--- Start Given records ---

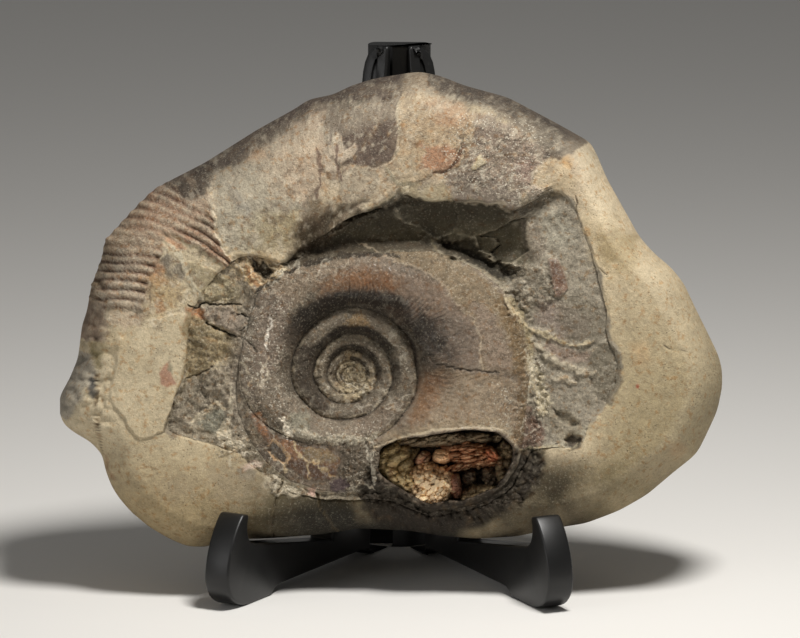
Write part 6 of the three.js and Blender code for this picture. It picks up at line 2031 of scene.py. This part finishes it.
def plastic_finish():
    f = Finish("black plastic")
    cloud, grain = f.noise(14, 3), f.noise(0.25, 2)
    squashed = f.node(
        "ShaderNodeVectorMath", {"operation": "MULTIPLY"}, {0: f.place, 1: (1, 1, 0.07)}
    )
    scuffs = f.ramp(f.noise(0.5, 2, place=squashed), 0.62, 0.72) * f.ramp(cloud, 0.5, 0.65)
    colour = f.mix(0.6 * scuffs + 0.1 * cloud, "#0d0d0d", "#2c2b29")
    dusty = f.ramp(f.noise(0.35, 2), 0.72, 0.8) * f.ramp(f.noise(6, 2), 0.5, 0.7)
    colour = f.mix(0.35 * dusty, colour, "#8a847a")
    roughness = 0.32 + 0.16 * cloud + 0.15 * scuffs
    normal = f.bump(grain + 0.4 * scuffs, 0.05, 0.35)
    return f.finished(Base_Color=colour, Roughness=roughness, Normal=normal)


def floor_finish():
    f = Finish("pale floor")
    wash = f.noise(600, 2)
    colour = f.mix(wash, *FLOOR_SHADES)
    return f.finished(Base_Color=colour, Roughness=0.55 + 0.1 * wash, Specular_IOR_Level=0.2)


# ---- the stage ------------------------------------------------------------------------
FLOOR_SHADES = ("#e9e7e3", "#e4e2de")
FLOOR_SIZE = 8.0
AIM = (2.7, -2.7, 0)
CAMERA_DISTANCE = 3.0
LENS = 450.0
SENSOR = 36.0
ROOM_LIGHT = 0.11
MIDDLE = (0, -0.02, 0.08)  # what the lamps point at, in metres
# Lamps: name, place, aim, size across, watts, colour.
KEY_LIGHT = ("key light", (0.14, -0.2, 0.6), MIDDLE, 0.16, 4.4, (1.0, 0.98, 0.95))
FILL_LIGHT = ("fill light", (-0.9, -0.75, 0.4), MIDDLE, 0.6, 2.1, (1.0, 0.99, 0.98))


def floor():
    deselect()
    bpy.ops.mesh.primitive_plane_add(size=FLOOR_SIZE)
    piece = bpy.context.object
    piece.name = piece.data.name = "floor"
    return piece


def area_light(name, place, aim, size, watts, tone):
    deselect()
    bpy.ops.object.light_add(type="AREA", location=place)
    lamp = bpy.context.object
    lamp.name = name
    lamp.rotation_euler = (Vector(aim) - Vector(place)).to_track_quat("-Z", "Y").to_euler()
    lamp.data.shape = "DISK"
    lamp.data.size = size
    lamp.data.energy = watts
    lamp.data.color = tone


def camera():
    out_of_face = Vector((0, -math.cos(LEAN), math.sin(LEAN)))
    aim = Vector(to_row_frame(*(np.array([a]) for a in AIM))[0])
    bpy.ops.object.camera_add(location=aim + out_of_face * CAMERA_DISTANCE)
    lens = bpy.context.object
    lens.rotation_euler = out_of_face.to_track_quat("Z", "Y").to_euler()
    lens.data.sensor_width = SENSOR
    lens.data.lens = LENS
    bpy.context.scene.camera = lens


def room():
    world = bpy.data.worlds.new("soft room")
    world.use_nodes = True
    inputs = world.node_tree.nodes["Background"].inputs
    inputs["Color"].default_value = (1, 0.99, 0.97, 1)
    inputs["Strength"].default_value = ROOM_LIGHT
    bpy.context.scene.world = world


# ---- putting it together --------------------------------------------------------------
def hand_over(piece, node, finish):
    piece.data.materials.clear()
    piece.data.materials.append(finish)
    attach(piece, "root")
    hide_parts(node)


stone = stone_finish()
for build in (coil, ground, surface, back):
    hand_over(build(), "ammonite_nodule", stone)
hand_over(crust(), "chamber_crust", crust_finish())
plastic = plastic_finish()
hand_over(side_frame("left_frame", -1), "easel_frame_left", plastic)
hand_over(side_frame("right_frame", 1), "easel_frame_right", plastic)
hand_over(post(), "easel_post", plastic)

ground_plane = floor()
ground_plane.data.materials.append(floor_finish())
room()
area_light(*KEY_LIGHT)
area_light(*FILL_LIGHT)
camera()
bpy.context.scene.view_settings.view_transform = "Standard"
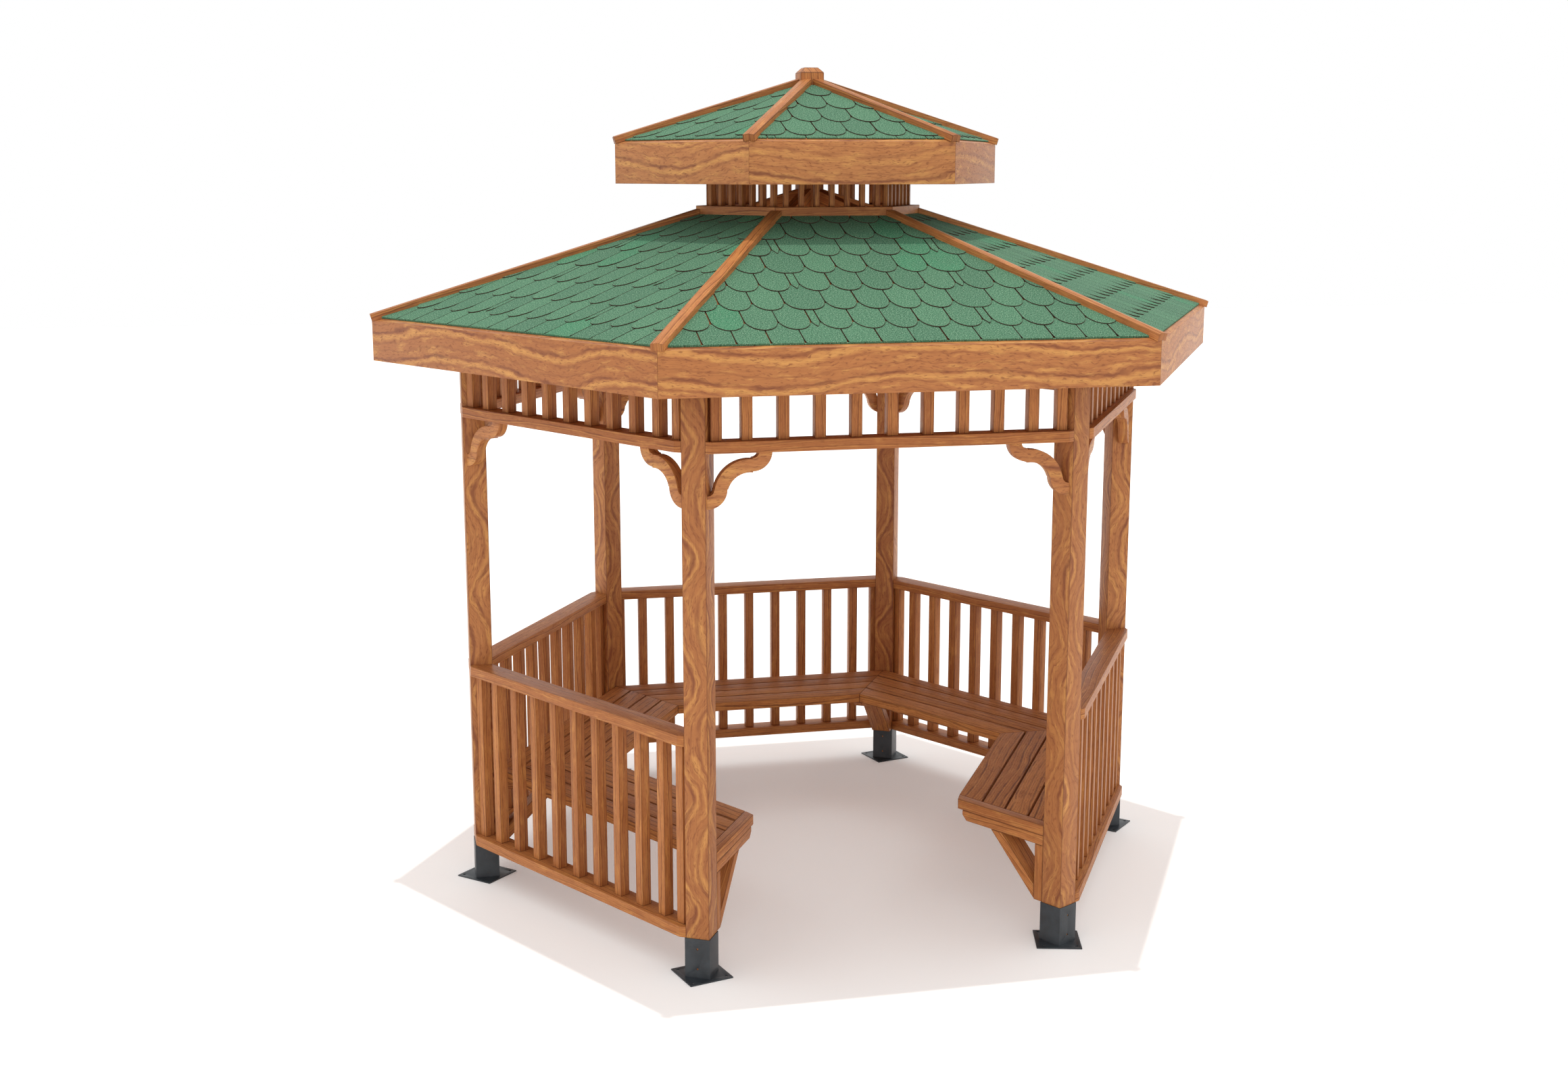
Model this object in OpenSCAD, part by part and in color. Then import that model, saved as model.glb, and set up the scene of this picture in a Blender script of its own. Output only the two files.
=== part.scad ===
// Hexagonal timber gazebo: six posts on steel feet, railings and benches on five
// sides, an open entrance, a scalloped frieze, a lower roof and a slatted cupola.
// Millimetres, +Z up, the ground is z = 0, the entrance faces -Y.

/* [Plan and heights] */
// distance from the middle to each post's centre
plan_r = 1380; // [1100:10:1700]
// height of the lower fascia's bottom edge
eaves_z = 2156; // [1950:5:2400]
// height of the cupola fascia's bottom edge above the collar ring
cupola_lift = 87; // [60:1:200]
// pitch of both roofs
pitch = 19.5; // [15:0.1:28]

/* [Timber] */
// square post side
post_w = 90; // [70:5:120]
// thickness of rails, beams, seat slats and fascia
stock_t = 40; // [25:1:50]
// width of the rails, beams and braces
stock_w = 88; // [60:2:120]
// square baluster side
bal_w = 40; // [25:1:50]
// number of balusters between the two end ones
bal_n = 9; // [5:1:13]
// distance from the end balusters to the corner of the side
bal_side = 58; // [50:1:90]
// how far the end balusters stand from the last of the others
bal_end = 108; // [60:1:130]

/* [Railing and frieze] */
// height of the railing's top face
rail_top = 914; // [800:2:1050]
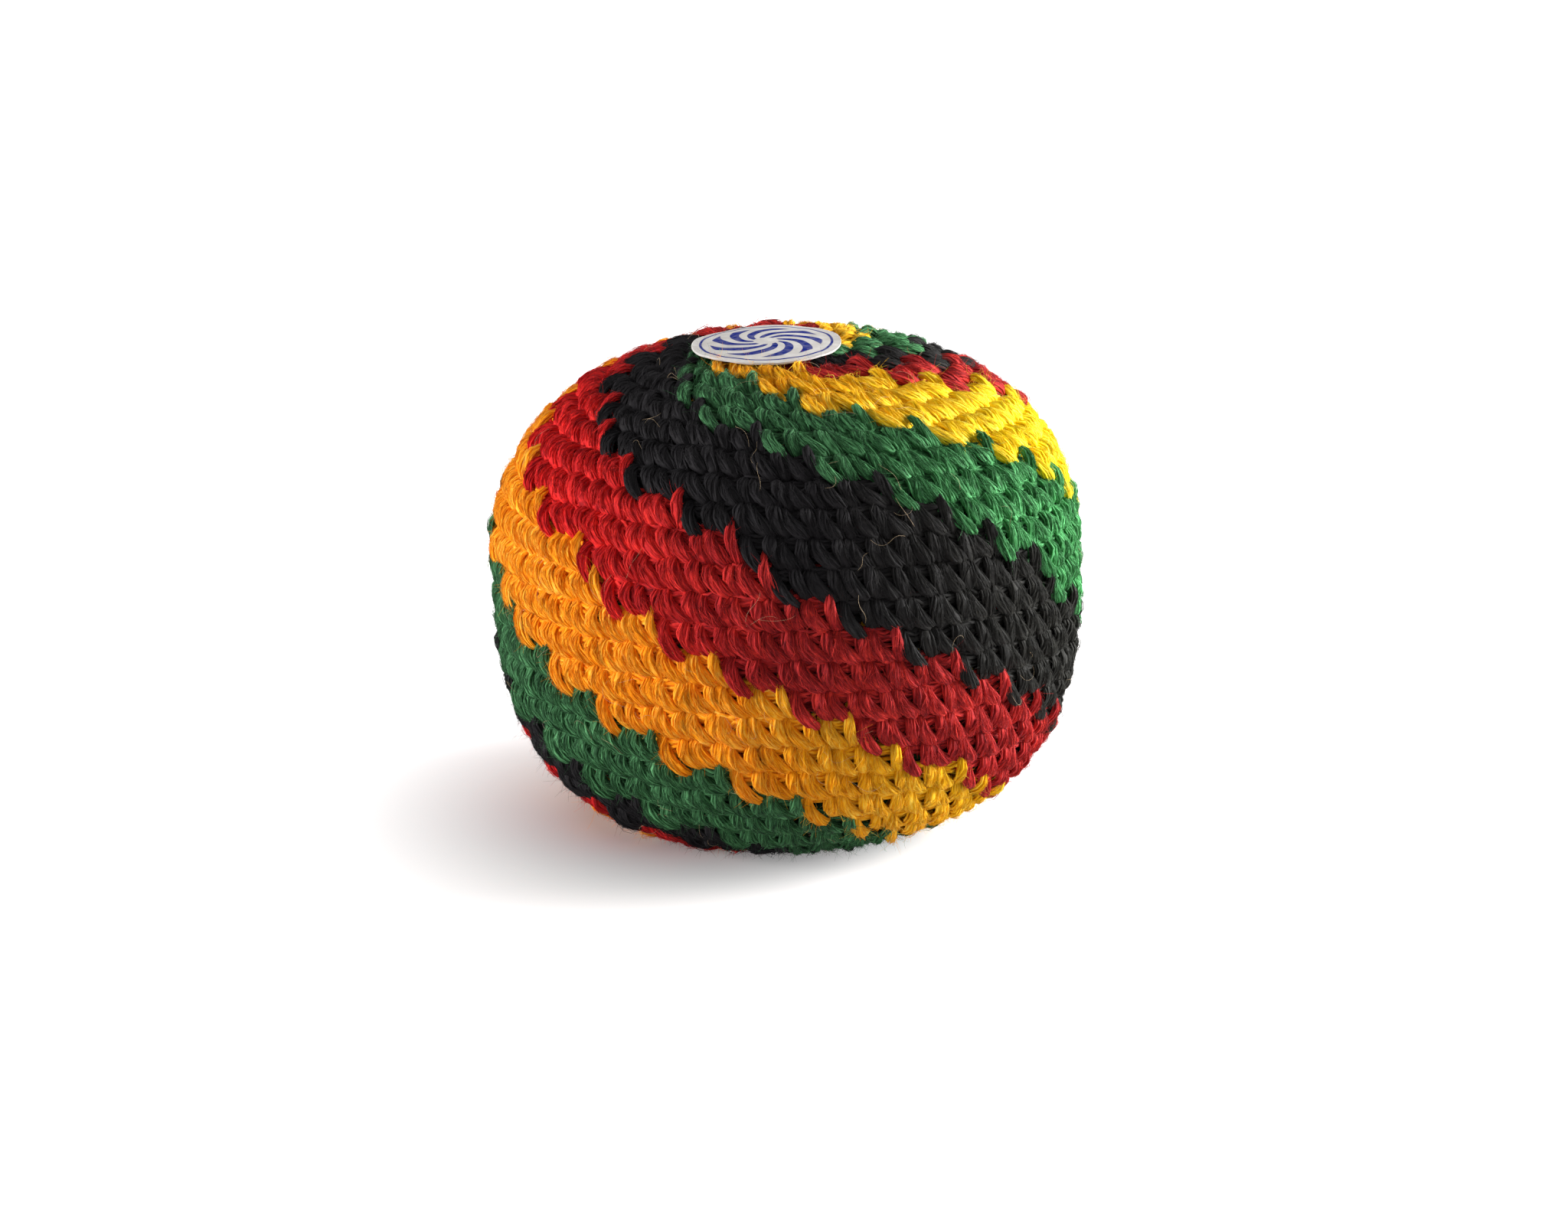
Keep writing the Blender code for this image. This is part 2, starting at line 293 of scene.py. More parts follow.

--- End Given records ---

Quote the data above in full, leaving out the pictures it holds.

Write part 6 of the three.js and Blender code for this picture. It picks up at line 2031 of scene.py. This part finishes it.
def plastic_finish():
    f = Finish("black plastic")
    cloud, grain = f.noise(14, 3), f.noise(0.25, 2)
    squashed = f.node(
        "ShaderNodeVectorMath", {"operation": "MULTIPLY"}, {0: f.place, 1: (1, 1, 0.07)}
    )
    scuffs = f.ramp(f.noise(0.5, 2, place=squashed), 0.62, 0.72) * f.ramp(cloud, 0.5, 0.65)
    colour = f.mix(0.6 * scuffs + 0.1 * cloud, "#0d0d0d", "#2c2b29")
    dusty = f.ramp(f.noise(0.35, 2), 0.72, 0.8) * f.ramp(f.noise(6, 2), 0.5, 0.7)
    colour = f.mix(0.35 * dusty, colour, "#8a847a")
    roughness = 0.32 + 0.16 * cloud + 0.15 * scuffs
    normal = f.bump(grain + 0.4 * scuffs, 0.05, 0.35)
    return f.finished(Base_Color=colour, Roughness=roughness, Normal=normal)


def floor_finish():
    f = Finish("pale floor")
    wash = f.noise(600, 2)
    colour = f.mix(wash, *FLOOR_SHADES)
    return f.finished(Base_Color=colour, Roughness=0.55 + 0.1 * wash, Specular_IOR_Level=0.2)


# ---- the stage ------------------------------------------------------------------------
FLOOR_SHADES = ("#e9e7e3", "#e4e2de")
FLOOR_SIZE = 8.0
AIM = (2.7, -2.7, 0)
CAMERA_DISTANCE = 3.0
LENS = 450.0
SENSOR = 36.0
ROOM_LIGHT = 0.11
MIDDLE = (0, -0.02, 0.08)  # what the lamps point at, in metres
# Lamps: name, place, aim, size across, watts, colour.
KEY_LIGHT = ("key light", (0.14, -0.2, 0.6), MIDDLE, 0.16, 4.4, (1.0, 0.98, 0.95))
FILL_LIGHT = ("fill light", (-0.9, -0.75, 0.4), MIDDLE, 0.6, 2.1, (1.0, 0.99, 0.98))


def floor():
    deselect()
    bpy.ops.mesh.primitive_plane_add(size=FLOOR_SIZE)
    piece = bpy.context.object
    piece.name = piece.data.name = "floor"
    return piece


def area_light(name, place, aim, size, watts, tone):
    deselect()
    bpy.ops.object.light_add(type="AREA", location=place)
    lamp = bpy.context.object
    lamp.name = name
    lamp.rotation_euler = (Vector(aim) - Vector(place)).to_track_quat("-Z", "Y").to_euler()
    lamp.data.shape = "DISK"
    lamp.data.size = size
    lamp.data.energy = watts
    lamp.data.color = tone


def camera():
    out_of_face = Vector((0, -math.cos(LEAN), math.sin(LEAN)))
    aim = Vector(to_row_frame(*(np.array([a]) for a in AIM))[0])
    bpy.ops.object.camera_add(location=aim + out_of_face * CAMERA_DISTANCE)
    lens = bpy.context.object
    lens.rotation_euler = out_of_face.to_track_quat("Z", "Y").to_euler()
    lens.data.sensor_width = SENSOR
    lens.data.lens = LENS
    bpy.context.scene.camera = lens


def room():
    world = bpy.data.worlds.new("soft room")
    world.use_nodes = True
    inputs = world.node_tree.nodes["Background"].inputs
    inputs["Color"].default_value = (1, 0.99, 0.97, 1)
    inputs["Strength"].default_value = ROOM_LIGHT
    bpy.context.scene.world = world


# ---- putting it together --------------------------------------------------------------
def hand_over(piece, node, finish):
    piece.data.materials.clear()
    piece.data.materials.append(finish)
    attach(piece, "root")
    hide_parts(node)


stone = stone_finish()
for build in (coil, ground, surface, back):
    hand_over(build(), "ammonite_nodule", stone)
hand_over(crust(), "chamber_crust", crust_finish())
plastic = plastic_finish()
hand_over(side_frame("left_frame", -1), "easel_frame_left", plastic)
hand_over(side_frame("right_frame", 1), "easel_frame_right", plastic)
hand_over(post(), "easel_post", plastic)

ground_plane = floor()
ground_plane.data.materials.append(floor_finish())
room()
area_light(*KEY_LIGHT)
area_light(*FILL_LIGHT)
camera()
bpy.context.scene.view_settings.view_transform = "Standard"
Model this object in OpenSCAD, part by part and in color. Then import that model, saved as model.glb, and set up the scene of this picture in a Blender script of its own. Output only the two files.
=== part.scad ===
// Hexagonal timber gazebo: six posts on steel feet, railings and benches on five
// sides, an open entrance, a scalloped frieze, a lower roof and a slatted cupola.
// Millimetres, +Z up, the ground is z = 0, the entrance faces -Y.

/* [Plan and heights] */
// distance from the middle to each post's centre
plan_r = 1380; // [1100:10:1700]
// height of the lower fascia's bottom edge
eaves_z = 2156; // [1950:5:2400]
// height of the cupola fascia's bottom edge above the collar ring
cupola_lift = 87; // [60:1:200]
// pitch of both roofs
pitch = 19.5; // [15:0.1:28]

/* [Timber] */
// square post side
post_w = 90; // [70:5:120]
// thickness of rails, beams, seat slats and fascia
stock_t = 40; // [25:1:50]
// width of the rails, beams and braces
stock_w = 88; // [60:2:120]
// square baluster side
bal_w = 40; // [25:1:50]
// number of balusters between the two end ones
bal_n = 9; // [5:1:13]
// distance from the end balusters to the corner of the side
bal_side = 58; // [50:1:90]
// how far the end balusters stand from the last of the others
bal_end = 108; // [60:1:130]

/* [Railing and frieze] */
// height of the railing's top face
rail_top = 914; // [800:2:1050]
Keep writing the Blender code for this image. This is part 2, starting at line 293 of scene.py. More parts follow.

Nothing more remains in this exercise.